Hadi, önüne konan çizimlerin kime ait olduğunu anlayamayacak kadar saflaştırılan Monika’yı, Öykü’nün ‘Çizimler benim değil’ demesine inandırdınız… Böyle büyük bir şirkette örneğine rastlanmayacak biçimde, tek bir çizimine tanıklık edilmeyen Şeyma’yı tepelere yükselttiniz… Kısacası iş dünyasının tüm mantığını yerle bir ettiniz. Tüm bu uyduruklukları da ‘dizi mantığı’ çerçevesinde pişirip, Öykü-Ayaz fanatikliğinde yedirdiniz. İyi güzel… Ama arkadaşlar biraz insaf yahu… Kurgu dahi olsa her şeyden önce bir akılcılık yansıtmalı.
Bu Mete-Öykü evliliği de neyin nesi? Koca koca insanlar, ciddi ciddi imzayı basıp cümlenin bilgisi dâhilinde ‘evcilik oyunu’ oynar mı? Hangi erkek, sırf arkadaşları zor durumda kalmasın diye fast food hızında nikâh masasına oturur? Para veya vatandaşlık için oturanları var da, ‘Kiraz Mevsimi’ndeki sırf hatır gönül meselesi. O halde ‘Aile hayatı erkeğe kariyerinde bambaşka bir ivme kazandırır’ diyen Önder’le evlilik işini iyice sarpa sardıran senaryoda ışığa tutulmuş tavşan gibi bırakılan Ayaz’ın Mete’den böyle bir şey istemesini nasıl izah edebiliriz?

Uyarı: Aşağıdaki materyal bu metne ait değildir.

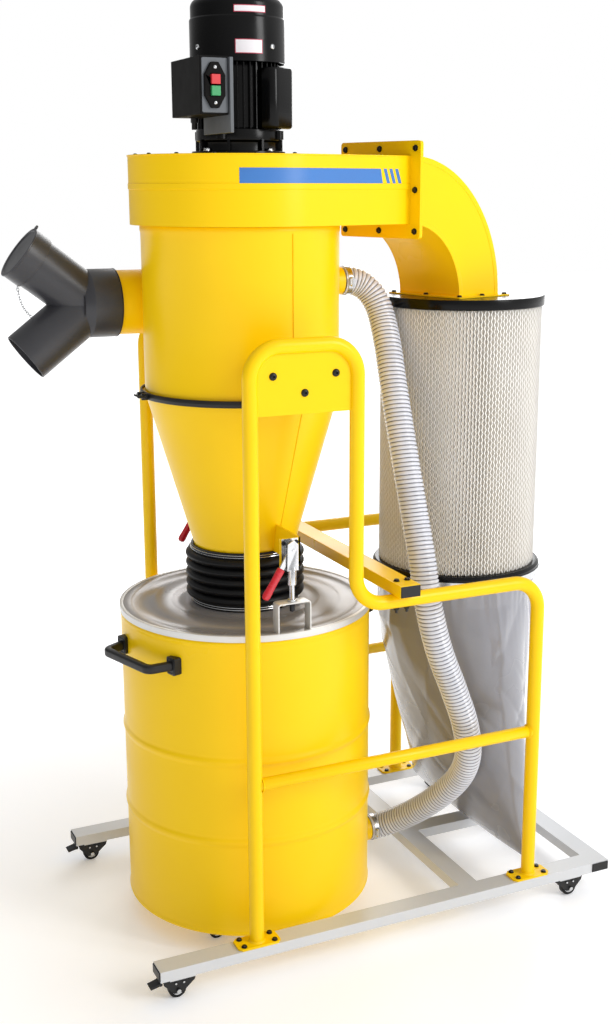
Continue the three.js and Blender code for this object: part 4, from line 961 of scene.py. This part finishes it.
def band_clamp():
    """A V-section band round both lips, closed by a hooked bolt at the left."""
    r, z = BARREL_R + 6.3, CONE_Z1
    section = rounded([(r, z - 8), (r + 4.5, z - 7), (r + 5.5, z), (r + 4.5, z + 7), (r, z + 8)],
                      1.2, 3, closed=True)
    parts = [turned(section, 160)]
    x = -r - 13
    for y in (-14, 14):
        parts.append(brick((x - 5, y - 3, z - 7), (x + 10, y + 3, z + 7)))
        nut = (x, y + (3 if y > 0 else -8), z)
        parts += placed(turned([(0, 0), (6, 0), (6, 5), (0, 5)], 6), [(nut, (0, 1, 0))])
    hook = rounded([(x, -24, z), (x - 14, -26, z + 3), (x - 24, -22, z + 7)], 6, 5)
    parts += [cylinder(3, (x, -26, z), (x, 30, z), 14),
              swept(disc(2.4, 10), hook, normal=(0, 0, 1))]
    piece("band_clamp_rolled", parts, NYLON, "root", ["band_clamp"], "black_enamel", angle=40,
          bevel=0.5)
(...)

Düğün gecesi Öykü’yü otelden kaçırması, artık görmekten içimizi bayan ‘gül yaprağı-mesaj’ süreciyle sergilenen ev romantizmi… Aynı şekilde araba bozulmasıyla başlayıp korku filmlerine rahmet okutan pansiyon aksiyonu… Engin hoşgörülü komiserin odasında ‘Cennet Mahallesi’ tarzı fütursuzlukla yaşanan kavgacılık… Tebeşiri hazır nezarethanede duvara yazma ve bayılma çocukluğu… Ev yemeği yapma işgüzarlığındaki Mete’yle mutfağa giren Öykü’yü dikizleyen Ayaz kabak gibi ortada dururken, bakıp da görmeme saçmalığı… Lastik gibi uzatılan yüzük çıkartma şamatasındaki palyaço halleri… Kısacası hangi birini sayacağımızı şaşırdığımız bir dolu gereksizlik ‘Kiraz Mevsimi’nin son ürünleri olarak yedirilmeye çalışılıyor.

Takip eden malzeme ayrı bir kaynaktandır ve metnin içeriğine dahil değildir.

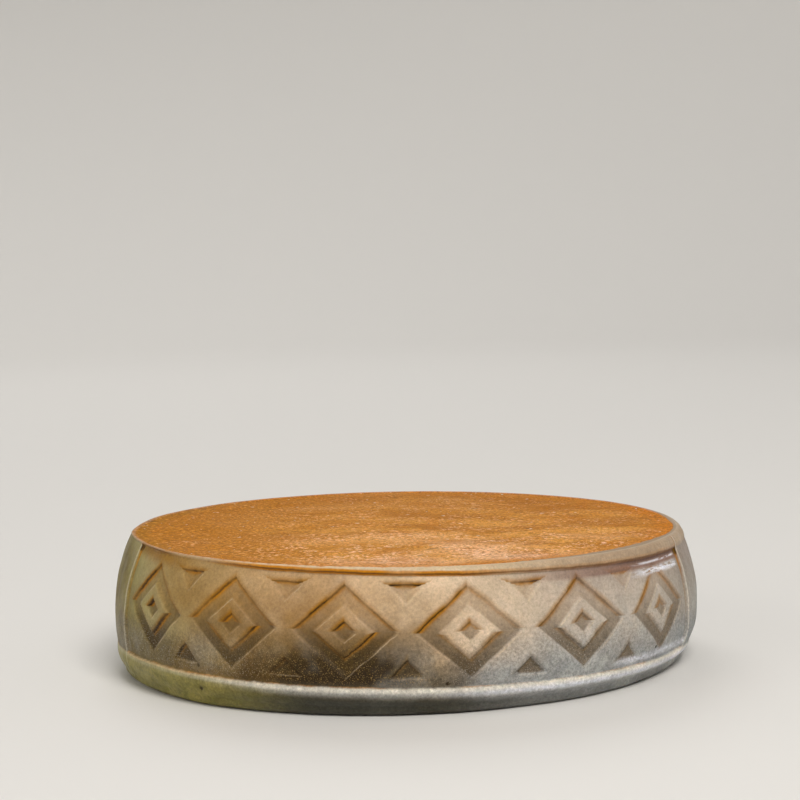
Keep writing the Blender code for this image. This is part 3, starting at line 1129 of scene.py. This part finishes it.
print("nodes up to the ground of the top:", len(tree.nodes))

# %% Wrinkles, creases and flecks
# The wrinkles' pale crests and darker valleys: partly the rind's colour and partly painted light and shade
# of the wrinkles.
wrinkled = grain(WRINKLE_SIZE, 3, 0.65)
crests = ramp(wrinkled, 0.52, 0.64)
crest_share = times(crests, ramp(grain(0.020, 2, 0.5, stretched(shift=9.1)), 0.38, 0.62))
crest_share = times(crest_share, ramp(in_from_rim, 2.0, 22.0, 0.35, 1.0), ramp(x, -0.09, -0.02, 0.30, 1.0))
top_coat = painted(
    top_coat,
    (ORANGE, times(crests, ramp(x, -0.02, -0.08), 0.40)),
    (OCHRE, times(ramp(wrinkled, 0.48, 0.38), ramp(x, -0.02, -0.08), 0.50)),
    (RUSSET, times(ramp(wrinkled, 0.46, 0.36), 0.55)),
)
streaks = ramp(grain(STREAK_SIZE, 3, 0.6, stretched(0.25, 1, 1, turn=0.06, shift=6.6)), 0.52, 0.64)
top_coat = painted(
    top_coat,
    (RUSSET, times(streaks, ramp(x, 0.00, 0.05), ramp(y, -0.10, -0.02), 0.6)),
    (BLUSH, times(crest_share, ramp(frontness, 0, 1, 0.35, 1.0))),
)
crease_path = grain(CREASE_SIZE, 1, 0.5, stretched(0.6, 1, 1, shift=5.1))
creased = ramp(grain(0.014, 1, 0.5, stretched(shift=2.9)), 0.60, 0.68)
crease = times(line(crease_path, 0.50, 0.012), creased)
top_coat = over(top_coat, UMBER, times(crease, 0.6))
flecks = ramp(grain(FLECK_SIZE, 1, 0.5, stretched(0.7, 1, 1, shift=7.7)), 0.745, 0.785)
top_coat = over(top_coat, CHALK, times(flecks, 0.8))
# A fine speckle of light and dark: partly grain and partly painted light and shade of the fine relief.
fine = grain(FINE_SIZE, 3, 0.8)
top_coat = shaded(top_coat, ramp(fine, 0.3, 0.7, 0.62, 1.36))
print("nodes up to the wrinkles and flecks:", len(tree.nodes))

# %% Where the top meets the side
rim_line = maths("ADD", in_from_rim, wander(0.0030, 3, RIM_FRAY, 0.6))
front_inset = times(ramp(x, 0.02, 0.06), ramp(y, -0.01, -0.09), FRONT_INSET)
tip_inset = times(ramp(x, 0.06, 0.12), ramp(y, 0.06, 0.0), TIP_INSET)
rim_line = maths("SUBTRACT", rim_line, maths("ADD", front_inset, tip_inset))
side_coat = over(side_coat, lip_colour, times(ramp(in_from_rim, -0.8, 0.2), 0.95))
colour = over(side_coat, top_coat, ramp(rim_line, -0.2, 0.3))
colour = over(colour, RUSSET, times(line(rim_line, 0.1, 0.4), 0.35))
feed(shader.inputs["Base Color"], colour)
print("nodes up to the meeting line:", len(tree.nodes))

# %% [markdown]
# ### Gloss and bump
#
# Rind is waxy where brine dried on it, so the lips shine softly, and the top face is dull. The bump adds
# what is finer than the mesh: sandy grain on the side and wrinkles on the top. Its heights are given in
# millimetres, as the bump's distance is one millimetre.

# %% Gloss
on_top = ramp(in_from_rim, 0.6, 2.0)
waxy = ramp(grain(0.018, 3, 0.6, stretched(shift=4.4)), 0.35, 0.65)
lip_shine = maths("MAXIMUM", roll, ramp(below_high, 0.0, -0.6))
side_gloss = maths("SUBTRACT", ramp(waxy, 0, 1, 0.48, 0.66), times(lip_shine, 0.12))
top_gloss = ramp(smears, 0.35, 0.65, 0.86, 1.0)
on_side = maths("SUBTRACT", 1.0, on_top)
roughness = maths("ADD", times(side_gloss, on_side), times(top_gloss, on_top))
feed(shader.inputs["Roughness"], roughness)
shader.inputs["Specular IOR Level"].default_value = 0.25
shader.inputs["Subsurface Weight"].default_value = 0.35
shader.inputs["Subsurface Radius"].default_value = (1.0, 0.6, 0.35)
shader.inputs["Subsurface Scale"].default_value = 0.0030
print("nodes up to the gloss:", len(tree.nodes))

# %% Bump
side_relief = maths("ADD", times(sand, 0.10), times(mottle, 0.22))
top_relief = maths("ADD", times(crests, 0.25), times(wrinkled, 0.55))
top_relief = maths("ADD", top_relief, times(fine, 0.12))
relief = maths("ADD", times(side_relief, on_side), times(top_relief, on_top))
bump = tree.nodes.new("ShaderNodeBump")
bump.inputs["Strength"].default_value = 0.8
bump.inputs["Distance"].default_value = MILLIMETRE
feed(bump.inputs["Height"], relief)
feed(shader.inputs["Normal"], bump.outputs["Normal"])
skin_mesh.materials.append(rind)
print("nodes in the finish:", len(tree.nodes))

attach(skin, "root")
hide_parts("cheese_wheel")

# %% [markdown]
# ## The floor
#
# A studio sweep: a pale floor that curves up into a wall, so that no horizon shows. Its profile, flat,
# then a quarter circle, then straight up, is turned all the way round, because the wheel is looked at
# from every side.

# %% The sweep
FLOOR_RADIUS = 2.4
COVE_RADIUS = 1.2
WALL_HEIGHT = 3.0
FLOOR_DROP = 0.0003
SWEEP_COLUMNS = 96
COVE_STEPS = 16
INNER_RADIUS = 0.5


def sweep_mesh():
    """A profile carried round the Z axis: radius R + c sin t and height c (1 - cos t) along the cove."""
    turn = np.linspace(0, math.pi / 2, COVE_STEPS)
    wall_radius = FLOOR_RADIUS + COVE_RADIUS
    radii = np.concatenate([[INNER_RADIUS], FLOOR_RADIUS + COVE_RADIUS * np.sin(turn), [wall_radius]])
    levels = np.concatenate([[0.0], COVE_RADIUS * (1 - np.cos(turn)), [WALL_HEIGHT]]) - FLOOR_DROP
    angle = np.linspace(0, 2 * math.pi, SWEEP_COLUMNS, endpoint=False)
    grid = turned_points(radii[:, None], angle, levels[:, None] + 0 * angle)
    places = np.concatenate([grid.reshape(-1, 3), [[0, 0, -FLOOR_DROP]]])
    quads = side_faces(len(radii), SWEEP_COLUMNS)[:, ::-1].tolist()
    ring = np.arange(SWEEP_COLUMNS)
    fan = np.stack([ring, np.roll(ring, -1), np.full(SWEEP_COLUMNS, len(places) - 1)], 1).tolist()
    mesh = bpy.data.meshes.new("sweep")
    mesh.from_pydata(places, [], quads + fan)
    mesh.shade_smooth()
    return mesh


paper = bpy.data.materials.new("studio_paper")
paper.use_nodes = True
paper.node_tree.nodes["Principled BSDF"].inputs["Base Color"].default_value = tint(226, 224, 220)
paper.node_tree.nodes["Principled BSDF"].inputs["Roughness"].default_value = 0.8
sweep = bpy.data.objects.new("sweep", sweep_mesh())
sweep.data.materials.append(paper)
bpy.context.scene.collection.objects.link(sweep)

# %% [markdown]
# ## The light
#
# The photograph's main light comes from above and from the right, and a weaker one from the left. Large
# soft lamps do the same here. A grey sky fills the rest, so that no side of the wheel is lost in the dark.

# %% Lamps
LAMPS = (
    ("key", (0.70, -1.90, 2.30), 1.30, 60.0, (1.0, 0.97, 0.93)),
    ("fill", (-2.20, -1.40, 1.30), 1.80, 11.0, (1.0, 0.98, 0.95)),
    ("back", (-0.50, 2.30, 2.20), 1.80, 26.0, (1.0, 0.98, 0.96)),
)
SKY_COLOUR = (0.88, 0.90, 0.94, 1.0)
SKY_STRENGTH = 0.28


def add_lamp(name, place_at, size, power, lamp_colour):
    """A square lamp that faces the wheel's middle."""
    data = bpy.data.lights.new(name, "AREA")
    data.size = size
    data.energy = power
    data.color = lamp_colour
    lamp = bpy.data.objects.new(name, data)
    lamp.location = place_at
    to_wheel = Vector((0, 0, WHEEL_HEIGHT / 2)) - lamp.location
    lamp.rotation_euler = to_wheel.to_track_quat("-Z", "Y").to_euler()
    bpy.context.scene.collection.objects.link(lamp)


for lamp_values in LAMPS:
    add_lamp(*lamp_values)
world = bpy.data.worlds.new("sky")
world.use_nodes = True
world.node_tree.nodes["Background"].inputs["Color"].default_value = SKY_COLOUR
world.node_tree.nodes["Background"].inputs["Strength"].default_value = SKY_STRENGTH
bpy.context.scene.world = world
bpy.context.scene.view_settings.view_transform = "Standard"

Merak ediyorum… Kalbi yıllarca Mete için atarken Ayaz’a çark eden Öykü’yü Mete’yle öpüştürüp ardından damacanayla basın özgürlüğüne saldırtan ve bizlere de nezarethane komedisi yaşatan gelişimin mimarları tüm bunlara bakıp, ‘Kiraz Mevsimi’nin romantiklikten ziyade mantığı yoldan çıkmış itici komediye dönüştüğünü göremiyor mu?
Aslında, ‘Sibel-Burcu-Öykü’ üçlüsünü kanepeye yan yana dizip örgü örme gayretine sokarak ‘Kaçak Gelinler’ havası yaratmaya çabalayanlar cephesinden de, sadece minicik bir kısmını saydığımız, bu yersizliklerin hepsi bal gibi fark ediliyor ama... Kolaycı kafalar, ergen tribününe oynamaya odaklandığından masalcılıkta ipin ucunu kaçırmakta da bir sakınca görülmüyor.
Ancak bu uç kaçırmaların geri teptiği de hatırlanmalı. Aylar önce 23’lere yaklaşan reytinglerin 13’lere kadar düştüğü gerçeği unutulmamalı. Şimdilerde ‘evcilik oyunu’ tripleri sayesinde kıpırdanma yaşanmış olsa bile bunun etkisi de bir yere kadar. İnsanlar eli yüzü düzgün, klişeleşmemiş, aşkı özünde hissettiren romantik komedi istiyor. Dolayısıyla özverili iyiliğin enayiliğe dönüştüğü aynı teranelere rağbetten vazgeçilmeli. İzleyici sesine kulak verilmeli!
Son söz; Artık çat orada pat burada medet umulan aynı gidişatları, aşkı ve evliliği yozlaştıran içerikleri ‘gençlik dizisi’ kılıfıyla empoze etmeye uğraşmayın. Kendinizi biraz geliştirin canım.